The architecture consists of a style network and a geometric network. The style network follows a MUNIT‑like design, separating content (shared facial structure) from style (color, brushstroke, shading). Two encoders—one for content (E_c) and one for style (E_s)—extract latent codes from photos and caricatures. Style codes (z_s) are regularized to follow a Gaussian distribution, enabling either random sampling for novel styles or extraction from an existing caricature to replicate a specific artistic look. The decoded image preserves the original facial layout while adopting the sampled texture.

The geometric network operates on facial landmarks. It learns a displacement map Δl that warps the stylized image according to a landmark‑style code (z_l) and the content code (z_c). Like the style code, z_l is drawn from a Gaussian prior or inferred from a reference caricature, allowing the system to produce multiple exaggeration patterns for the same face.
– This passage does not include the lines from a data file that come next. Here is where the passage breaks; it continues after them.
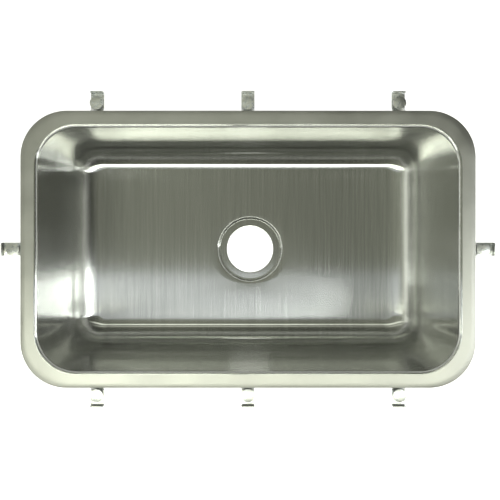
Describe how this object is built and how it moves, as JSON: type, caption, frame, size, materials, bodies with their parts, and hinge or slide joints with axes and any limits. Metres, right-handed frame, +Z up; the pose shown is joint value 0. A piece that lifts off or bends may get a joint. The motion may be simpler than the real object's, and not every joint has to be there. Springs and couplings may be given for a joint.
{
  "type": "undermount kitchen sink",
  "caption": "Single-bowl deep-drawn stainless undermount sink with a round recessed outlet hole, sound-deadening pads and swinging mounting clips with wing nuts.",
  "frame": {"origin": "centre of the opening on the flange's top plane, which is the underside of the worktop", "axes": "+X along the sink to the right, +Y to its back, +Z up"},
  "size_m": [0.75, 0.48, 0.2385],
  "materials": {
    "bowl_steel": "brushed satin",
    "pad_rubber": "matt",
    "clip_zinc": "bright zinc plate"
  },
  "bodies": {
    "root": {"bowl": "bowl_steel", "pad_floor_left": "pad_rubber", "pad_floor_right": "pad_rubber", "pad_back": "pad_rubber", "pad_front": "pad_rubber", "pad_left": "pad_rubber", "pad_right": "pad_rubber", "stud_back_left": "clip_zinc", "stud_back_middle": "clip_zinc", "stud_back_right": "clip_zinc", "stud_front_left": "clip_zinc", "stud_front_middle": "clip_zinc", "stud_front_right": "clip_zinc", "stud_left": "clip_zinc", "stud_right": "clip_zinc"},
    "carrier_back_left": {"washer_back_left": "clip_zinc"},
    "clip_body_back_left": {"clip_back_left": "clip_zinc"},
    "nut_body_back_left": {"wing_nut_back_left": "clip_zinc"},
    "carrier_back_middle": {"washer_back_middle": "clip_zinc"},
    "clip_body_back_middle": {"clip_back_middle": "clip_zinc"},
    "nut_body_back_middle": {"wing_nut_back_middle": "clip_zinc"},
    "carrier_back_right": {"washer_back_right": "clip_zinc"},
    "clip_body_back_right": {"clip_back_right": "clip_zinc"},
    "nut_body_back_right": {"wing_nut_back_right": "clip_zinc"},
    "carrier_front_left": {"washer_front_left": "clip_zinc"},
    "clip_body_front_left": {"clip_front_left": "clip_zinc"},
    "nut_body_front_left": {"wing_nut_front_left": "clip_zinc"},
    "carrier_front_middle": {"washer_front_middle": "clip_zinc"},
    "clip_body_front_middle": {"clip_front_middle": "clip_zinc"},
    "nut_body_front_middle": {"wing_nut_front_middle": "clip_zinc"},
    "carrier_front_right": {"washer_front_right": "clip_zinc"},
    "clip_body_front_right": {"clip_front_right": "clip_zinc"},
    "nut_body_front_right": {"wing_nut_front_right": "clip_zinc"},
    "carrier_left": {"washer_left": "clip_zinc"},
    "clip_body_left": {"clip_left": "clip_zinc"},
    "nut_body_left": {"wing_nut_left": "clip_zinc"},
    "carrier_right": {"washer_right": "clip_zinc"},
    "clip_body_right": {"clip_right": "clip_zinc"},
    "nut_body_right": {"wing_nut_right": "clip_zinc"}
  },
  "joints": [
    {"name": "travel_back_left", "type": "slide", "parent": "root", "child": "carrier_back_left", "axis": [0, 0, -1], "range_m": [0, 0.0127]},
    {"name": "swing_back_left", "type": "hinge", "parent": "carrier_back_left", "child": "clip_body_back_left", "pos_m": [-0.23, 0.222, -0.009], "axis": [0, 0, 1], "range_deg": [-90, 90]},
    {"name": "nut_back_left", "type": "hinge", "parent": "carrier_back_left", "child": "nut_body_back_left", "pos_m": [-0.23, 0.222, -0.0156], "axis": [0, 0, -1], "range_deg": [0, 3600]},
    {"name": "travel_back_middle", "type": "slide", "parent": "root", "child": "carrier_back_middle", "axis": [0, 0, -1], "range_m": [0, 0.0127]},
    {"name": "swing_back_middle", "type": "hinge", "parent": "carrier_back_middle", "child": "clip_body_back_middle", "pos_m": [0, 0.222, -0.009], "axis": [0, 0, 1], "range_deg": [-90, 90]},
    {"name": "nut_back_middle", "type": "hinge", "parent": "carrier_back_middle", "child": "nut_body_back_middle", "pos_m": [0, 0.222, -0.0156], "axis": [0, 0, -1], "range_deg": [0, 3600]},
    {"name": "travel_back_right", "type": "slide", "parent": "root", "child": "carrier_back_right", "axis": [0, 0, -1], "range_m": [0, 0.0127]},
    {"name": "swing_back_right", "type": "hinge", "parent": "carrier_back_right", "child": "clip_body_back_right", "pos_m": [0.23, 0.222, -0.009], "axis": [0, 0, 1], "range_deg": [-90, 90]},
    {"name": "nut_back_right", "type": "hinge", "parent": "carrier_back_right", "child": "nut_body_back_right", "pos_m": [0.23, 0.222, -0.0156], "axis": [0, 0, -1], "range_deg": [0, 3600]},
    {"name": "travel_front_left", "type": "slide", "parent": "root", "child": "carrier_front_left", "axis": [0, 0, -1], "range_m": [0, 0.0127]},
    {"name": "swing_front_left", "type": "hinge", "parent": "carrier_front_left", "child": "clip_body_front_left", "pos_m": [-0.23, -0.222, -0.009], "axis": [0, 0, 1], "range_deg": [-90, 90]},
    {"name": "nut_front_left", "type": "hinge", "parent": "carrier_front_left", "child": "nut_body_front_left", "pos_m": [-0.23, -0.222, -0.0156], "axis": [0, 0, -1], "range_deg": [0, 3600]},
    {"name": "travel_front_middle", "type": "slide", "parent": "root", "child": "carrier_front_middle", "axis": [0, 0, -1], "range_m": [0, 0.0127]},
    {"name": "swing_front_middle", "type": "hinge", "parent": "carrier_front_middle", "child": "clip_body_front_middle", "pos_m": [0, -0.222, -0.009], "axis": [0, 0, 1], "range_deg": [-90, 90]},
    {"name": "nut_front_middle", "type": "hinge", "parent": "carrier_front_middle", "child": "nut_body_front_middle", "pos_m": [0, -0.222, -0.0156], "axis": [0, 0, -1], "range_deg": [0, 3600]},
    {"name": "travel_front_right", "type": "slide", "parent": "root", "child": "carrier_front_right", "axis": [0, 0, -1], "range_m": [0, 0.0127]},
    {"name": "swing_front_right", "type": "hinge", "parent": "carrier_front_right", "child": "clip_body_front_right", "pos_m": [0.23, -0.222, -0.009], "axis": [0, 0, 1], "range_deg": [-90, 90]},
    {"name": "nut_front_right", "type": "hinge", "parent": "carrier_front_right", "child": "nut_body_front_right", "pos_m": [0.23, -0.222, -0.0156], "axis": [0, 0, -1], "range_deg": [0, 3600]},
    {"name": "travel_left", "type": "slide", "parent": "root", "child": "carrier_left", "axis": [0, 0, -1], "range_m": [0, 0.0127]},
    {"name": "swing_left", "type": "hinge", "parent": "carrier_left", "child": "clip_body_left", "pos_m": [-0.357, 0, -0.009], "axis": [0, 0, 1], "range_deg": [-90, 90]},
    {"name": "nut_left", "type": "hinge", "parent": "carrier_left", "child": "nut_body_left", "pos_m": [-0.357, 0, -0.0156], "axis": [0, 0, -1], "range_deg": [0, 3600]},
    {"name": "travel_right", "type": "slide", "parent": "root", "child": "carrier_right", "axis": [0, 0, -1], "range_m": [0, 0.0127]},
    {"name": "swing_right", "type": "hinge", "parent": "carrier_right", "child": "clip_body_right", "pos_m": [0.357, 0, -0.009], "axis": [0, 0, 1], "range_deg": [-90, 90]},
    {"name": "nut_right", "type": "hinge", "parent": "carrier_right", "child": "nut_body_right", "pos_m": [0.357, 0, -0.0156], "axis": [0, 0, -1], "range_deg": [0, 3600]}
  ],
  "couplings": [
    {"joint": "nut_back_left", "follows": "travel_back_left", "rad_per_m": 4947.4},
    {"joint": "nut_back_middle", "follows": "travel_back_middle", "rad_per_m": 4947.4},
    {"joint": "nut_back_right", "follows": "travel_back_right", "rad_per_m": 4947.4},
    {"joint": "nut_front_left", "follows": "travel_front_left", "rad_per_m": 4947.4},
    {"joint": "nut_front_middle", "follows": "travel_front_middle", "rad_per_m": 4947.4},
    {"joint": "nut_front_right", "follows": "travel_front_right", "rad_per_m": 4947.4},
    {"joint": "nut_left", "follows": "travel_left", "rad_per_m": 4947.4},
    {"joint": "nut_right", "follows": "travel_right", "rad_per_m": 4947.4}
  ]
}
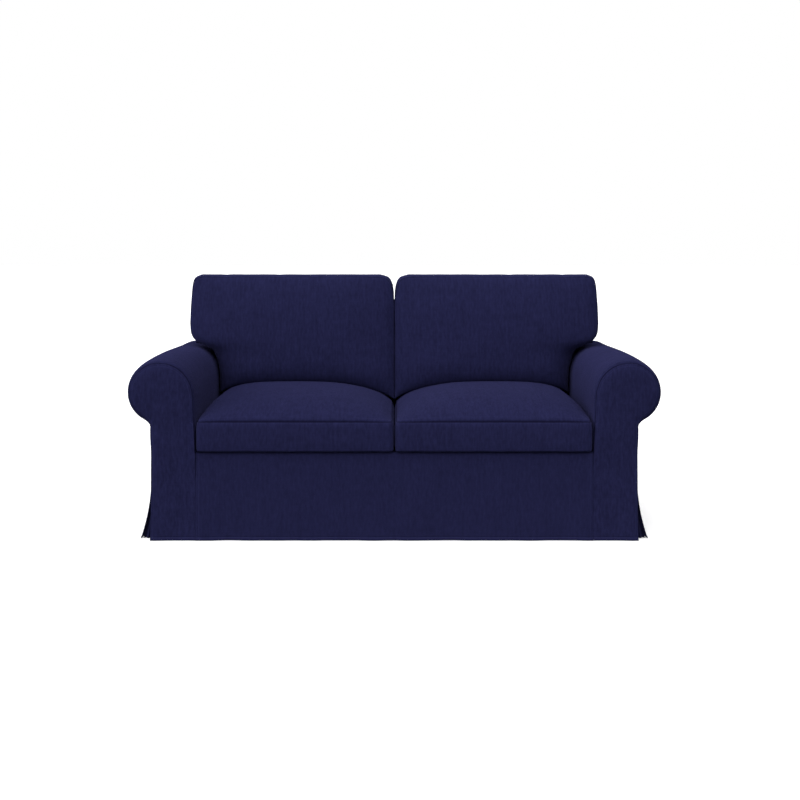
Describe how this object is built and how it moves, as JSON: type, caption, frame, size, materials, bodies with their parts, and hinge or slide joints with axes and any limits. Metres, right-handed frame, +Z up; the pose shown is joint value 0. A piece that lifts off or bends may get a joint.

The final caricature is obtained by applying the learned warp to the stylized image, effectively combining texture and shape transformations.

A key innovation is the dual‑way (bidirectional) design. In addition to the forward photo‑to‑caricature pipeline, the model simultaneously learns the reverse caricature‑to‑photo mapping. This enables a cycle‑consistency loss not only on the reconstructed images but also on the latent codes (z_s, z_l). By forcing the latent representations to be invariant across forward and backward passes, the network ensures that sampled codes correspond to meaningful, controllable styles and exaggerations, mitigating the “code collapse” problem common in single‑direction GANs.

Preserving the subject’s identity is critical. The authors introduce identity preservation losses in two spaces: (1) an image‑space loss using a pre‑trained face recognition network to align the identity embeddings of the input photo and the generated caricature, and (2) a landmark‑space loss that penalizes excessive deviation of warped landmarks from the original geometry. This dual‑space supervision balances the need for dramatic exaggeration with the requirement that the caricature remains recognizable.

Training optimizes a composite objective comprising adversarial losses for both style and geometric discriminators, reconstruction losses for the auto‑encoders, latent‑code cycle losses, and the two identity losses. Regularization terms keep style and warp magnitudes within reasonable bounds.

Experiments on the CelebA‑Caricature dataset and a proprietary high‑resolution caricature collection demonstrate that MW‑GAN outperforms state‑of‑the‑art methods such as WarpGAN and CariGANs. Quantitatively, it achieves lower Fréchet Inception Distance (FID) and higher Learned Perceptual Image Patch Similarity (LPIPS) scores, indicating better realism and diversity. User studies confirm superior performance in perceived texture variety, exaggeration diversity, and identity retention. Ablation studies reveal that removing the bidirectional architecture or the landmark‑space identity loss significantly degrades results, underscoring their importance.

In summary, the paper makes three major contributions: (1) it is the first to explicitly model and control multiple geometric exaggeration styles alongside texture styles in caricature generation; (2) it proposes a dual‑way framework with latent‑code cycle consistency that yields semantically meaningful style and warp codes; and (3) it introduces identity preservation in both image and landmark domains, markedly improving the fidelity of generated caricatures. The approach not only advances automatic caricature synthesis but also offers a blueprint for other tasks requiring simultaneous style transfer and shape manipulation, such as fashion design, avatar creation, and 3D model stylization.